Temps de lecture : 13 minutes

Jean-Christophe Buisson est directeur adjoint de la rédaction du Figaro Magazine. Passionné de la Serbie, il est l’auteur de nombreux ouvrages dont plusieurs sur son sujet de prédilection. Notamment une biographie du général serbe Mihailović ou une histoire de Belgrade.

À l’occasion d’une conférence sur la promotion du tourisme pour le public français en Serbie fin avril 2018, le Visegrád Post l’a interrogé sur la Serbie et l’intérêt du patrimoine et de l’Histoire serbes pour les Français.


Visegrád Post : Comment en êtes-vous venu à vous intéresser à la Serbie?

Jean-Christophe Buisson : Je n’avais pas de tropisme slave particulier, c’est en travaillant au Figaro Magazine où je suis entré en 1994 que j’ai proposé, deux ans après mon arrivée, un reportage sur les cimetières des soldats Français morts entre 1914 et 1918, ou plutôt entre 1917 et 1918, sur ce que l’on appelle le front d’Orient, donc les poilus d’Orient morts pour libérer la Serbie de l’occupation autrichienne et bulgare.

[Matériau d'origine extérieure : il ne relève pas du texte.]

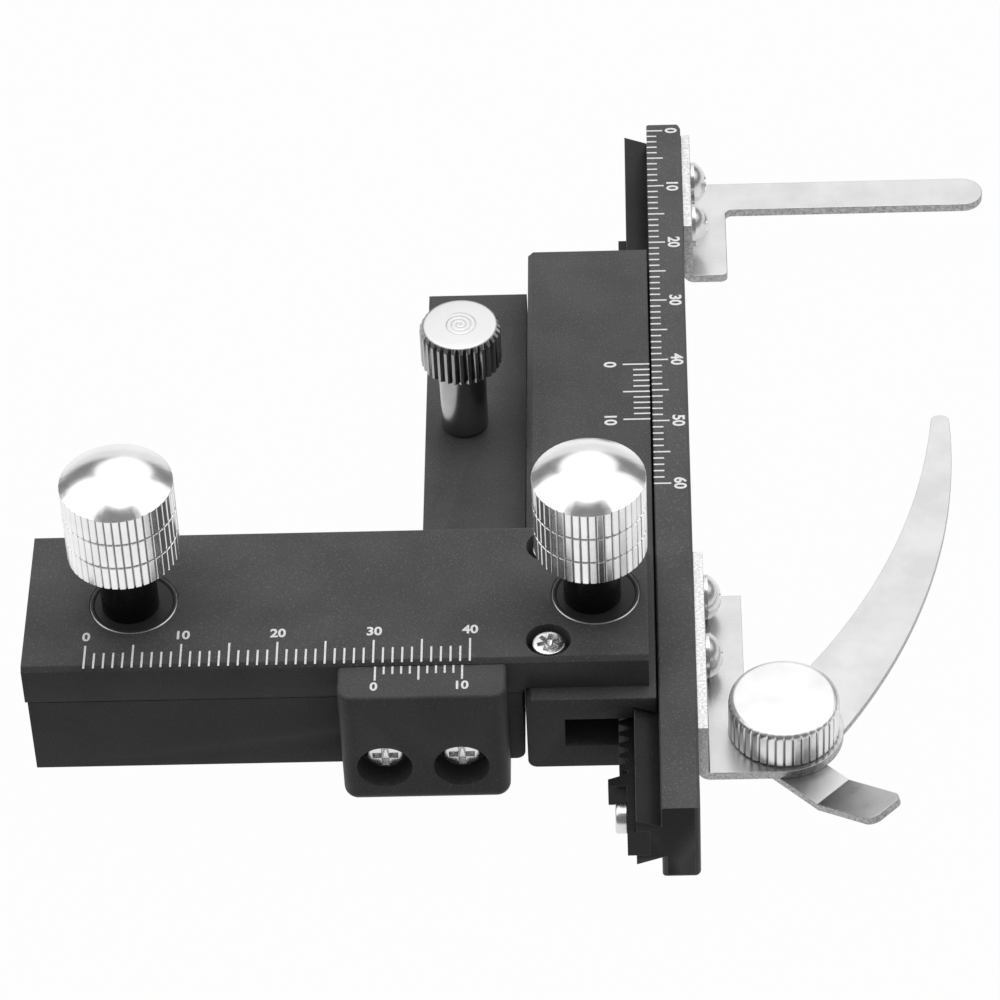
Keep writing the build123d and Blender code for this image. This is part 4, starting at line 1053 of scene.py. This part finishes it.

À l’époque la Yougoslavie était sous embargo, j’ai dû un peu ruser pour m’y rendre avec un photographe, en m’intégrant dans une association d’anciens combattants, de souvenir, dirigée par une femme qui était la petite-fille du général Tranié qui avait combattu sur le front d’Orient, et là j’ai découvert vraiment un monde que je ne soupçonnais pas, qui était cette succession de cimetières à travers la Grèce, la Macédoine et la Serbie, des cimetières parfaitement entretenus avec des tombes de soldats Français qui sont donc tombés pour libérer la Serbie, loin de leur propre patrie elle-même occupée. C’est un souvenir ancré dans la mémoire de tous les Serbes parce que tous les Serbes ont eu un grand-père, un arrière grand-père, quelqu’un de la famille qui, effectivement, a de fait été libéré par des soldats Français.

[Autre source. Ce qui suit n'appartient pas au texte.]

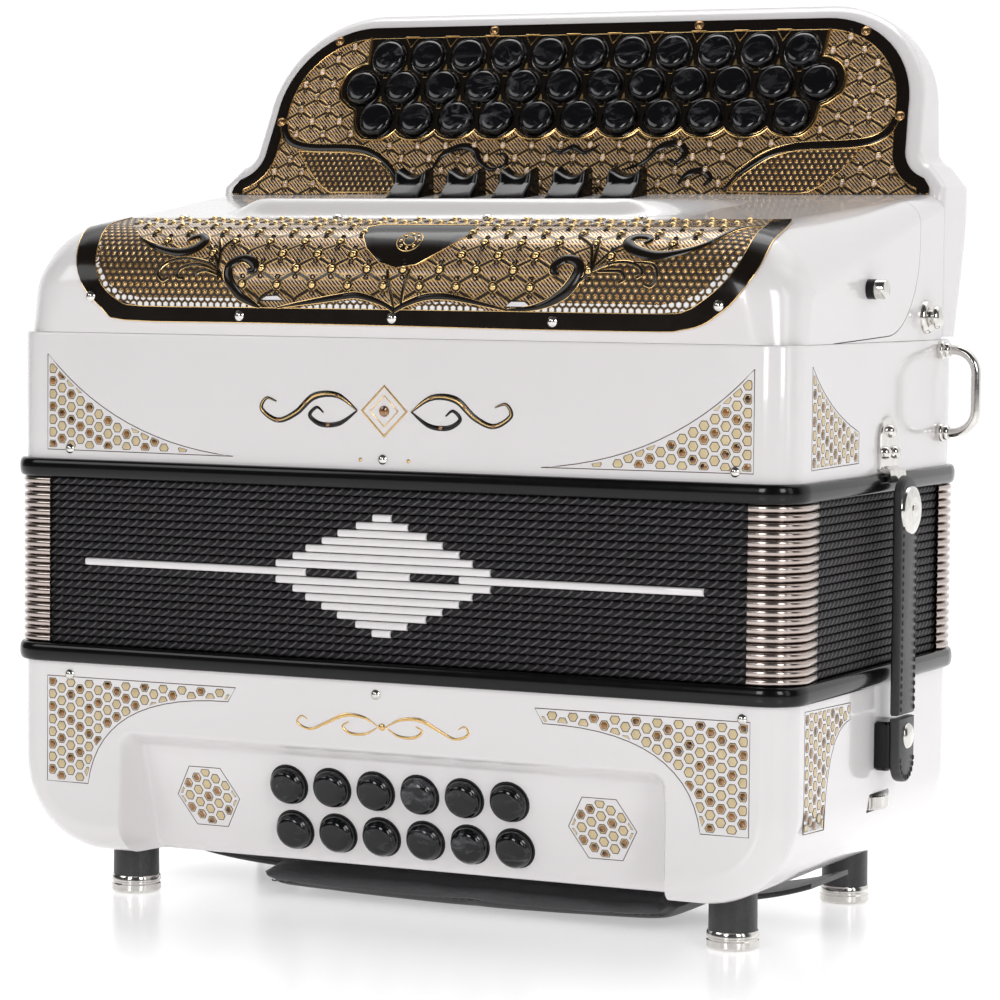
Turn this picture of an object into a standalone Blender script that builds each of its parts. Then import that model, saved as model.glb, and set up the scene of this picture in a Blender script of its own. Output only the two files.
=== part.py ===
"""A three-row diatonic button accordion, standing on the four feet of its bass end.

Millimetres are used throughout and turned into metres by MM. +Z is up, from the bass side to the
treble side; the bass buttons and the grille face -Y; the origin is under the middle of the object.
"""

import math

import bmesh
import bpy
from mathutils import Matrix, Vector

MM = 0.001
GAP = 0.3  # clearance between neighbouring pieces

# Casings
CASE_W = 330.0
CASE_D = 185.0
CASE_R = 17.5
OVERALL_D = 201.0  # from the front of the bellows frames to the back of the fingerboard
BEAD_PROUD = 3.0
FRONT = -OVERALL_D / 2 + BEAD_PROUD  # y of the casings' front face
REAR = FRONT + CASE_D
BACK = OVERALL_D / 2  # y of the fingerboard's back
MIDDLE = (FRONT + REAR) / 2

# Levels, from the table up
FOOT_H = 20.0
BASS_TOP = 95.0
BEAD_H = 7.3
BELLOWS_LOW = BASS_TOP + BEAD_H
BELLOWS_HIGH = 168.0
TREBLE_LOW = BELLOWS_HIGH + BEAD_H
TREBLE_TOP = 225.0

# Bass side
BASS_WALL = 4.0
BASS_END_R = 36.0  # radius of the lower corners, seen from the front
RECESS_TILT = math.radians(15.8)
RECESS_HALF_W = 117.0
RECESS_TOP = 69.0
RECESS_TOP_DEPTH = 8.3
FOOT_X = 130.0
FOOT_INSET = 34.6
BUTTON_PITCH = 19.0
BASS_ROWS_Z = (51.3, 33.0)
BASS_CAP_R = 7.4
BASS_HOLE_R = 8.3
BASS_CAP_PROUD = 4.6

# Bellows
FOLDS = 21
FOLD_DEPTH = 5.0
BELLOWS_THICK = 16.0

# Treble casing, grille cover and fingerboard body
TREBLE_WALL = 9.0
COVER_HALF_W = 164.4
COVER_WALL = 3.0
COVER_END_R = 20.0  # rounding between the cover's ends and its front, nose and top
COVER_NOSE_R = 26.0
COVER_NOSE_Z = 241.5
DECK_SLOPE = math.radians(6.2)
COVER_REAR = FRONT + 132.0
JOINT_R = 36.0  # radius of the joint line between the cover and the fingerboard body
BODY_HALF_W = 164.4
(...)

Donc j’ai fait ce premier reportage par l’angle historique plutôt, et ensuite je suis retourné dans le pays pour couvrir notamment les manifestations anti-Milosevic. Je suis parti au Kosovo dès 1997 pour voir la situation, et j’ai suivi plutôt les affaires politiques, géopolitiques de l’ex-Yougoslavie, puis de la Serbie jusqu’à la chute de Milosevic que j’ai couverte le 5 octobre 2000, mais toujours à chaque fois j’emmagasinais des impressions, des visions, des souvenirs, des vues sur ce pays qui n’étaient pas que politiques, et beaucoup de choses m’intéressaient de manière extra-politique, que j’ai pu exploiter ensuite après que la situation politique ait été un peu plus apaisée.

J’ai vraiment décidé de revenir dans le pays pour le faire connaître par un biais plus apaisé que celui de la guerre et des conflits, même si la Serbie n’existerait pas telle qu’elle est aujourd’hui sans être fière de son passé, sans être tout à fait consciente de ce qu’elle doit à l’Histoire, à son esprit combattant, à cet esprit Haïdouk et Tchetnik de résistance aux occupants, qu’ils soient Ottomans ou Turcs à une époque, ou Autrichiens ou plus tard Allemands, voire Soviétiques, parce que l’on se souvient de la rupture entre Tito et Staline.

J’aime cette mentalité qui fait aussi l’intérêt du peuple serbe, et toute l’architecture – notamment médiévale et religieuse – de ce pays évidemment ne peut se comprendre que lorsqu’on comprend sa situation historique. Construire des monastère c’était d’une certaine manière résister à l’occupation islamique à l’époque, et aujourd’hui ça fait partie du paysage, c’est pour cela qu’il y a aujourd’hui encore autant de participation aux liturgies orthodoxes dans cette région du monde.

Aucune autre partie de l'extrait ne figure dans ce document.